Daydream and VR: Why The Industry is Growing Faster Than Expected
There’s been a lot of conversation about what’s to come for virtual reality. Daydream was showcased at the 2016 Google I/O conference just last month, suggesting that VR might become more widely accessible to consumers sooner than many expected. With basic (Google Cardboard), high-end (Oculus Rift, HTC Vive), and soon middle-market (Daydream-enabled devices) options available on the market, virtual reality is something companies need to be seriously considering. While the potential applications of VR are still being negotiated, we predict that – apart from gaming – media and entertainment companies may have the greatest opportunity in the next year or so.
Why Media Companies Are Jumping On Board
Many companies such as Facebook, Samsung, Sony, Microsoft, and Google, have recognized the significance of VR and its immersive ability to bring experiences to life, which is what makes users feel encapsulated with VR content. It goes beyond what we know as reality to a whole new world of exploration, creating memories and experiences for users as if occurring in their real life. It gives people the opportunity for a deeper connection to the content which is why it’s seeing success in gaming, particularly the immersive role-playing games in 3-dimensional worlds.

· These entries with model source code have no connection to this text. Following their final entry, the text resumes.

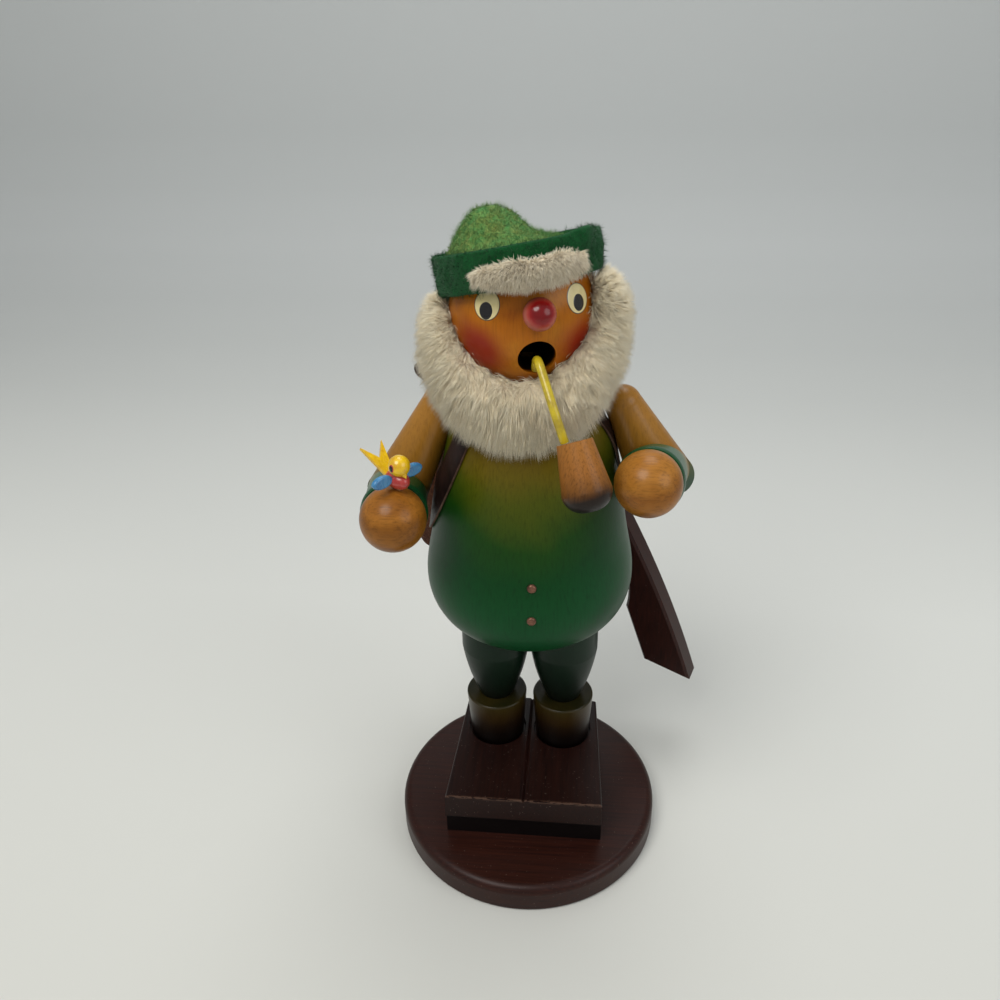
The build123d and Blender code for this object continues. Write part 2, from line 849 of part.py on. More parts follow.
bowl_direction = (bowl_top - bowl_bottom).normalized()
bowl_length = (bowl_top - bowl_bottom).length
belly = bowl_length * bowl_belly_share
with BuildPart() as pipe_bowl:
    with BuildSketch(axial_plane(bowl_bottom, bowl_direction)):
        with BuildLine():
            ThreePointArc(
                (0, 0),
                (bowl_radius * bowl_heel_shares[0], belly * bowl_heel_shares[1]),
                (bowl_radius, belly),
            )
            Polyline(
                (bowl_radius, belly),
                (bowl_top_radius, bowl_length),
                (bowl_well_radius, bowl_length),
                (bowl_well_radius, bowl_length - bowl_well_depth),
                (0, bowl_length - bowl_well_depth),
                (0, 0),
            )
        make_face()
    revolve(axis=Axis(bowl_bottom, bowl_direction))
    add(pipe_stem.part, mode=Mode.SUBTRACT)
keep(pipe_bowl, "pipe_bowl")

# Coat, drilled for its buttons
with BuildPart() as drilled_coat:
    add(coat_body.part)
    add(coat_buttons.part, mode=Mode.SUBTRACT)
keep(drilled_coat, "coat_body")

# Gun: the plane of its near face, with local X towards the butt and local Y up
gun_back = Vector(0, 1, 0).rotate(Axis.X, gun_pitch).rotate(Axis.Z, -gun_yaw)
gun_aside = Vector(1, 0, 0).rotate(Axis.Z, -gun_yaw)
gun_plane = Plane(origin=gun_origin, x_dir=gun_aside, z_dir=-gun_back)


def gun_line(angle):
    """A direction in the gun's plane, and the square direction towards its lower edge."""
    along = Vector(1, 0, 0).rotate(Axis.Z, angle)
    below = along.rotate(Axis.Z, 90 if math.cos(math.radians(angle)) < 0 else -90)
    return along, below


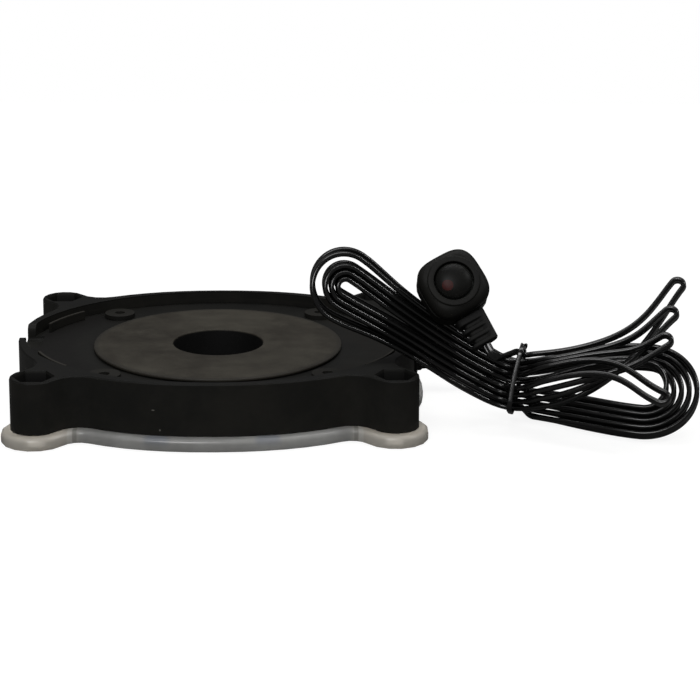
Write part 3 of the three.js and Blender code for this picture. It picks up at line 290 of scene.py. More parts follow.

Non-gaming VR applications, however, are becoming more of a reality with each passing day. The New York Times adopted VR early and partnered with Google Cardboard to create a 360 VR app (NYT VR) that allows users to explore stories in greater detail. Other industries that have adopted VR include sports, education, healthcare, and the military. Immersive entertainment is becoming more in demand, and users want more compelling experiences with movies, TV shows, news, music, and more. For media companies, VR presents an opportunity to give customers entertainment experiences that go beyond the average viewing.
Should Media Companies Jump in Now?
It’s still early to tell how VR will fare. Many have questioned its ability to appeal to the masses and have pointed out that the technology still needs to mature before VR becomes widely adopted. That said, Deloitte predicts that it will be a billion dollar industry in 2016 alone, and with the announcement of Google Daydream last month, accessibility and adoption are likely to be less of a barrier than originally thought.
Daydream is a platform for high-quality mobile VR development which will become available in Fall 2016. As part of Android’s newest operating system (Android N), Google Daydream will make VR more accessible to both users and developers. Google hopes to make its virtual reality platform a mass-market product, expecting millions of Daydream users – as opposed to higher-end, less accessible options like the Oculus Rift or HTC Vive, which require expensive hardware and are more likely to appeal to techies and early adopters.
Furthermore, Google’s hardware partners – Samsung, Huawei, LG, HTC, Xiaomi, and others – will be launching Daydream-enabled smartphones that will be fully equipped with a VR mode. Users will have VR technology right at their fingertips, while developers will have a familiar platform to build VR experiences. Greater accessibility means media companies will have a greater addressable market.
Getting Started With VR: Things to Consider
In Deloitte’s Virtual Reality (VR): a billion dollar niche, it states “we do not expect VR to be used to any great extent in television or movies in 2016.” It points out that there are technological constraints when it comes to VR content made specifically for the medium (a similar issue faced when 3D television and film was still in its infancy). For media companies, challenges include:
- Limited options and price of camera equipment
- As a result, higher difficulty creating VR-specific content
- Standardization has been an issue – devices, operating systems, content guidelines, etc.
Daydream will likely help to address these issues, however, fully immersive VR content isn’t likely to rise quickly this year. When Daydream launches in the Fall, media companies have an opportunity to build specifically for the platform and extend their current properties to a new medium. Furthermore, there is potential to provide a mixture of VR-specific content and more “traditional content”. This hybridized model will help lower costs associated and also allow content providers to learn, iterate, and perfect their VR content as the technology matures. Additionally, there is already precedent that the platform could be promising for the media and entertainment industries, with key players like HBO, NBA, Hulu, and Netflix already entering the space.
On the standardization side, while it won’t completely resolve the issue, Daydream is a platform that will have both standardized software and hardware. Android N is built to accommodate VR, and “Daydream Ready” devices, which are being manufactured by the partners we mentioned above, will have a set of specs that include performance, extra sensors, and specially designed screens.
While still in its early stages, the future of VR looks promising. With a wider range of consumer and developer options slated to hit the market when Daydream is introduced, and projections that VR will be a billion dollar industry in 2016 alone, companies have a big opportunity to make an impact early on. VR adds a lot more value, engaging your entire visual system and providing immersive experiences. It has the potential to evolve now that more content is becoming available, and it’s more affordable and accessible to audiences. Many big players are recognizing the benefits and tapping into the world of VR before they fall behind.